→ Written request
What lies from the line containing "# ---- build" through the line containing "for node in"? Print exactly those lines, with both ends, and no others.

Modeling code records
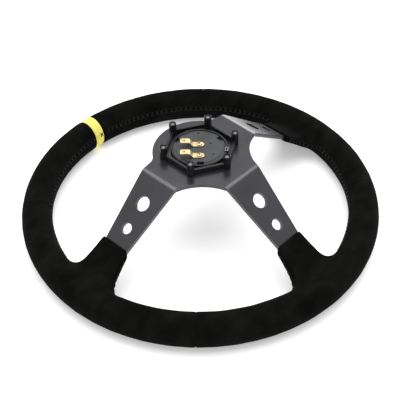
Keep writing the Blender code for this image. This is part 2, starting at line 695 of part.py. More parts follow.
def contact_posts():
    """Rivets that hold the blades and reach down to the moving contact."""
    seat = BLADE_LOW + BLADE_T + GAP
    head_r = POST_R * 2
    top = seat + POST_HEAD_H
    profile = [(0, top), (head_r * 0.6, top), (head_r, seat + POST_HEAD_H / 2), (head_r, seat),
               (POST_R, seat), (POST_R, POST_END + 0.4 * MM), (POST_R * 0.6, POST_END), (0, POST_END)]
    mesh = frozen(turned("contact_post", profile, "brass", steps=12))
    for number, place in enumerate(terminal_posts(), 1):
        add_object(f"contact_post_{number}", mesh, "brass").location = place


def edge_clip():
    """A small spring clip hooked over the housing's edge."""
    foot = PLATE_BACK + CLIP_FOOT
    tongue = RAISED_TOP - GAP / 3
    r_in = BORE_R - GAP
    r_out = HOUSING_R + GAP
    low = HOUSING_TOP + GAP
    top = low + CLIP_T
    profile = [(r_in, tongue), (r_in, low), (r_out, low), (r_out, foot), (r_out + CLIP_T, foot),
               (r_out + CLIP_T, top), (r_in - CLIP_T, top), (r_in - CLIP_T, tongue)]
    bm = swept_arc(profile, CLIP_ANGLE - CLIP_HALF, CLIP_ANGLE + CLIP_HALF, 2)
    add_object("edge_clip", mesh_from(bm, "edge_clip"), "steel")


def horn_bezel():
    """The ring that snaps over the housing's flange and keeps the cap in."""
    low = LIP_TOP - LIP
    skirt_r = FLANGE_R + GAP
    lip_r = CAP_R + CAP_SLACK
    seat = FLANGE_LOW - GAP
    profile = [(BEZEL_R, FLANGE_TOP - GAP), (BEZEL_R, low + BEZEL_CHAMFER), (BEZEL_R - BEZEL_CHAMFER, low),
               (lip_r, low), (lip_r, LIP_TOP), (BORE_R + GAP, LIP_TOP), (BORE_R + GAP, seat),
               (skirt_r, seat), (skirt_r, FLANGE_TOP - GAP)]
    turned("horn_bezel", profile, "black_plastic")


def horn_cap():
    """The button: a shallow cup with a recess for its insert and a ring for the contact."""
    flange_r = CAP_R + CAP_FLANGE_W
    inner_r = CAP_R - CAP_WALL
    recess = CAP_FRONT + RECESS_D
    floor = recess + CAP_WALL
    carrier_in, carrier_out = (CAP_R * share for share in CARRIER)
    carrier_top = CONTACT_LOW - GAP
    round_z = CAP_FRONT + CAP_BEAD + CAP_ROUND
    corner = [(CAP_R - CAP_ROUND + CAP_ROUND * cos(a), round_z - CAP_ROUND * sin(a))
              for a in (0, pi / 6, pi / 3, pi / 2)]
    profile = [(flange_r, CAP_FLANGE_TOP), (flange_r, CAP_FLANGE_LOW), (CAP_R, CAP_FLANGE_LOW), *corner,
               (RECESS_R, CAP_FRONT), (RECESS_R, recess), (0, recess), (0, floor),
               (carrier_in, floor), (carrier_in, carrier_top), (carrier_out, carrier_top),
               (carrier_out, floor), (inner_r - 2 * MM, floor), (inner_r, floor + 2 * MM),
               (inner_r, CAP_FLANGE_TOP)]
    turned("horn_cap", closed_at_axis(profile), "black_plastic", steps=32)
    insert_r = RECESS_R - GAP
    insert = [(0, recess - GAP), (insert_r, recess - GAP), (insert_r, CAP_FRONT), (0, CAP_FRONT)]
    turned("cap_insert", insert, "print", steps=32)
    contact_r = CAP_R * CONTACT_SHARE
    contact = [(0, CONTACT_TOP), (contact_r, CONTACT_TOP), (contact_r, CONTACT_LOW), (0, CONTACT_LOW)]
    turned("contact_disc", contact, "brass", steps=16)


def closed_at_axis(profile):
    """Start an outline that crosses the axis at its inner axis point, so that it stays open there."""
    inner = max(i for i, (r, z) in enumerate(profile) if r == 0)
    return profile[inner:] + profile[:inner]


def horn_spring():
    """The return spring, with a flat dead turn at each end."""
    low = CONTACT_TOP + GAP + SPRING_WIRE / 2
    high = BASE_LOW - GAP - SPRING_WIRE / 2
    per_turn = 14
    total = SPRING_TURNS + 2 * SPRING_DEAD
    pitch_min = SPRING_WIRE * 1.25
    count = round(total * per_turn)
    live_rise = high - low - 2 * SPRING_DEAD * pitch_min
    curve = bpy.data.curves.new("horn_spring", "CURVE")
    curve.dimensions = "3D"
    curve.bevel_depth = SPRING_WIRE / 2
    curve.bevel_resolution = 1
    curve.use_fill_caps = True
    spline = curve.splines.new("POLY")
    spline.points.add(count)
    for i, point in enumerate(spline.points):
        turn = total * i / count
        before = min(turn, SPRING_DEAD)
        after = max(turn - SPRING_DEAD - SPRING_TURNS, 0)
        live = turn - before - after
        z = low + (before + after) * pitch_min + live_rise * live / SPRING_TURNS
        a = 2 * pi * turn
        point.co = (SPRING_R * cos(a), SPRING_R * sin(a), z, 1)
    guide = bpy.data.objects.new("spring_guide", curve)
    cutters.objects.link(guide)
    mesh = frozen(guide)
    bm = bmesh.new()
    bm.from_mesh(mesh)
    bmesh.ops.remove_doubles(bm, verts=bm.verts, dist=0.00001)
    add_object("horn_spring", mesh_from(bm, "horn_spring"), "steel")


# ---- build -----------------------------------------------------------------------

clear_scene()
wheel = new_collection("steering_wheel")
cutters = new_collection("cutters")

rim_covers()
rim_hoop()
spoke_rivets()
grip_foam()
spoke_plate()
boss_ring()
trim_ring()
wheel_screws()
horn_housing()
horn_base()
blade_terminals()
contact_posts()
edge_clip()
horn_bezel()
horn_cap()
horn_spring()
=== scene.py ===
from math import atan, cos, hypot, pi, radians, sin, tan

import bmesh
import bpy
from mathutils import Matrix, Vector, noise
from mathutils.bvhtree import BVHTree
from mathutils.kdtree import KDTree


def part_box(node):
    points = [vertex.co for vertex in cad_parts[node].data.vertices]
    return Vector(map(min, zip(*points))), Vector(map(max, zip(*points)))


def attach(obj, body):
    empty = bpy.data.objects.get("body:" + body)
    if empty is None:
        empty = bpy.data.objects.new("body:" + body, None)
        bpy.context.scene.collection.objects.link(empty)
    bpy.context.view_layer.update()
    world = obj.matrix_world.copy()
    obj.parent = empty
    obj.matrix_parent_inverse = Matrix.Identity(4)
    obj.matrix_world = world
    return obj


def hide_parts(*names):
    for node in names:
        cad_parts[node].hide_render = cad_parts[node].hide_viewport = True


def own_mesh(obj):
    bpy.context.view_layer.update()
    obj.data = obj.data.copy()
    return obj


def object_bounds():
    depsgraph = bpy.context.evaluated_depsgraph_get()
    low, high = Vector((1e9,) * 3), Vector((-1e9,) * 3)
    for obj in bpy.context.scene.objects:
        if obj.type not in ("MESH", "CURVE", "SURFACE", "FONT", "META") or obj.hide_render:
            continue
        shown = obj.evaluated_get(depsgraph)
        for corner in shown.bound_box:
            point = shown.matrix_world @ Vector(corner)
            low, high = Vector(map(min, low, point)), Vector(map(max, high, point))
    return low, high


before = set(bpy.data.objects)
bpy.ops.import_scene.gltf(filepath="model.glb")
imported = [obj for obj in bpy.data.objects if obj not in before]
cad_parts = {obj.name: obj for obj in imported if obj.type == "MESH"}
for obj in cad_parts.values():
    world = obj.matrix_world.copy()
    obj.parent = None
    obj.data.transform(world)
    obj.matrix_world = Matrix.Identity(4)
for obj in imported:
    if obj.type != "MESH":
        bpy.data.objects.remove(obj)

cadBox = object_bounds()
mm = 0.001
print("frame loaded:", len(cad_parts), "nodes")


# levels and radii that every piece is placed by, all read from the frame

def levels(node):
    low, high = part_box(node)
    return low.z, high.z


def outerRadius(node):
    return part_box(node)[1].x


rimOuter = cadBox[1].x
gripLow, gripHigh = levels("suede_top_left")
gripMid = (gripLow + gripHigh) / 2
plateTop = levels("spoke_plate")[1]
ringLow = levels("boss_ring")[0]
bossTop = levels("boss_ring")[1]
spokeAngles = {"left": 180, "bottom": 270, "right": 0}


# helpers for meshes

def along(angle, s, w=0.0, z=0.0):  # s out from the steering axis, w to the left of that, z up
    a = radians(angle)
    return Vector((s * cos(a) - w * sin(a), s * sin(a) + w * cos(a), z))


def linked(name, mesh):
    obj = bpy.data.objects.new(name, mesh)
    bpy.context.scene.collection.objects.link(obj)
    return obj


def meshOf(bm, name):
    mesh = bpy.data.meshes.new(name)
    bm.to_mesh(mesh)
    bm.free()
    return mesh


def worked(bm, steps, others=()):
    # runs modifiers on a mesh and gives back the result; others are cutters that they may name
    obj = linked("work", meshOf(bm, "work"))
    helpers = [linked("helper", meshOf(other, "helper")) for other in others]
    for kind, settings in steps:
        mod = obj.modifiers.new(kind, kind)
        for key, value in settings.items():
            setattr(mod, key, helpers[value] if key == "object" else value)
    bpy.context.view_layer.update()
    shown = obj.evaluated_get(bpy.context.evaluated_depsgraph_get())
    result = bmesh.new()
    result.from_mesh(shown.to_mesh())
    shown.to_mesh_clear()
    for used in [obj, *helpers]:
        mesh = used.data
        bpy.data.objects.remove(used)
        bpy.data.meshes.remove(mesh)
    return result


def joined(bm, other, operation="UNION"):
    step = ("BOOLEAN", {"operation": operation, "solver": "EXACT", "object": 0})
    result = worked(bm, [step], [other])
    bmesh.ops.dissolve_limit(result, angle_limit=radians(0.5), verts=result.verts, edges=result.edges)
    return result


def borers(holes, sides=40):
    # each hole is its centre, axis, radius and length, with a small countersink left to the bevel
    cutter = bmesh.new()
    for centre, axis, radius, length in holes:
        turn = Vector((0, 0, 1)).rotation_difference(Vector(axis)).to_matrix().to_4x4()
        bmesh.ops.create_cone(cutter, cap_ends=True, segments=sides, radius1=radius, radius2=radius,
                              depth=length, matrix=Matrix.Translation(centre) @ turn)
    return cutter


def drilled(bm, holes, sides=40):
    return joined(bm, borers(holes, sides), "DIFFERENCE")


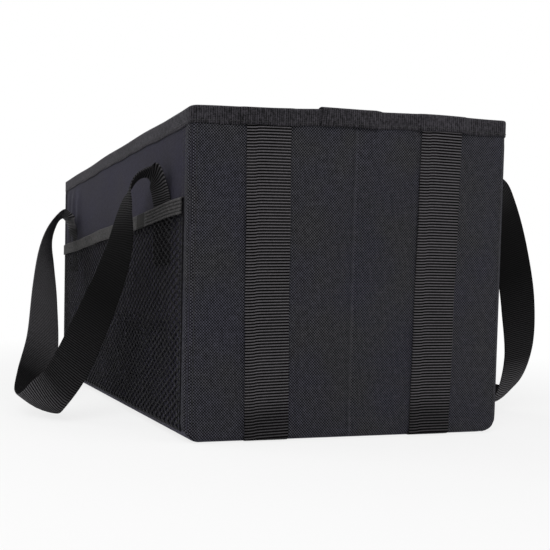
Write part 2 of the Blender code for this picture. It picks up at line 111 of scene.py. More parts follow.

→ Written answer
# ---- build -----------------------------------------------------------------------

clear_scene()
wheel = new_collection("steering_wheel")
cutters = new_collection("cutters")

rim_covers()
rim_hoop()
spoke_rivets()
grip_foam()
spoke_plate()
boss_ring()
trim_ring()
wheel_screws()
horn_housing()
horn_base()
blade_terminals()
contact_posts()
edge_clip()
horn_bezel()
horn_cap()
horn_spring()
=== scene.py ===
from math import atan, cos, hypot, pi, radians, sin, tan

import bmesh
import bpy
from mathutils import Matrix, Vector, noise
from mathutils.bvhtree import BVHTree
from mathutils.kdtree import KDTree


def part_box(node):
    points = [vertex.co for vertex in cad_parts[node].data.vertices]
    return Vector(map(min, zip(*points))), Vector(map(max, zip(*points)))


def attach(obj, body):
    empty = bpy.data.objects.get("body:" + body)
    if empty is None:
        empty = bpy.data.objects.new("body:" + body, None)
        bpy.context.scene.collection.objects.link(empty)
    bpy.context.view_layer.update()
    world = obj.matrix_world.copy()
    obj.parent = empty
    obj.matrix_parent_inverse = Matrix.Identity(4)
    obj.matrix_world = world
    return obj


def hide_parts(*names):
    for node in names:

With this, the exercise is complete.